The biggest stumbling block, however, is sourcing the perfect cocoa beans. Industrial chocolates use even subpar beans, which is eventually mixed with sugar and milk to mask its problems. But for Jane, it took a whole year of wandering around the farms of Tamil Nadu and Kerala before she could even think of making chocolates. “The quality of what was being produced was bad. I can’t blame the farmer because their buyers didn’t require anything more. It takes more scientific focus. Eventually, I found a couple of farmers who were willing to work with us. It’s one of the reasons we’ve grown very slowly,” she says.
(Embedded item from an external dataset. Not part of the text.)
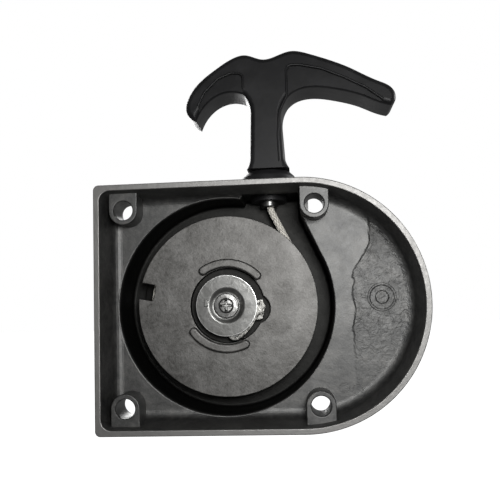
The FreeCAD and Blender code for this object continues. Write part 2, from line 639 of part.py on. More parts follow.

Having said that, these entrepreneurs believe the wave of artisanal chocolate will soon rock India. They feel Indians who travel the world and are exposed to different cultures, don’t need much convincing. As for the rest, they too are warming up to them. Bello, who was the first to make artisanal chocolate, is surprised by the number of competitors he’s earned in just two years. And he expects many more in the years to come. He says, “We’re going to see an exponential growth. After all, the cocoa is here!”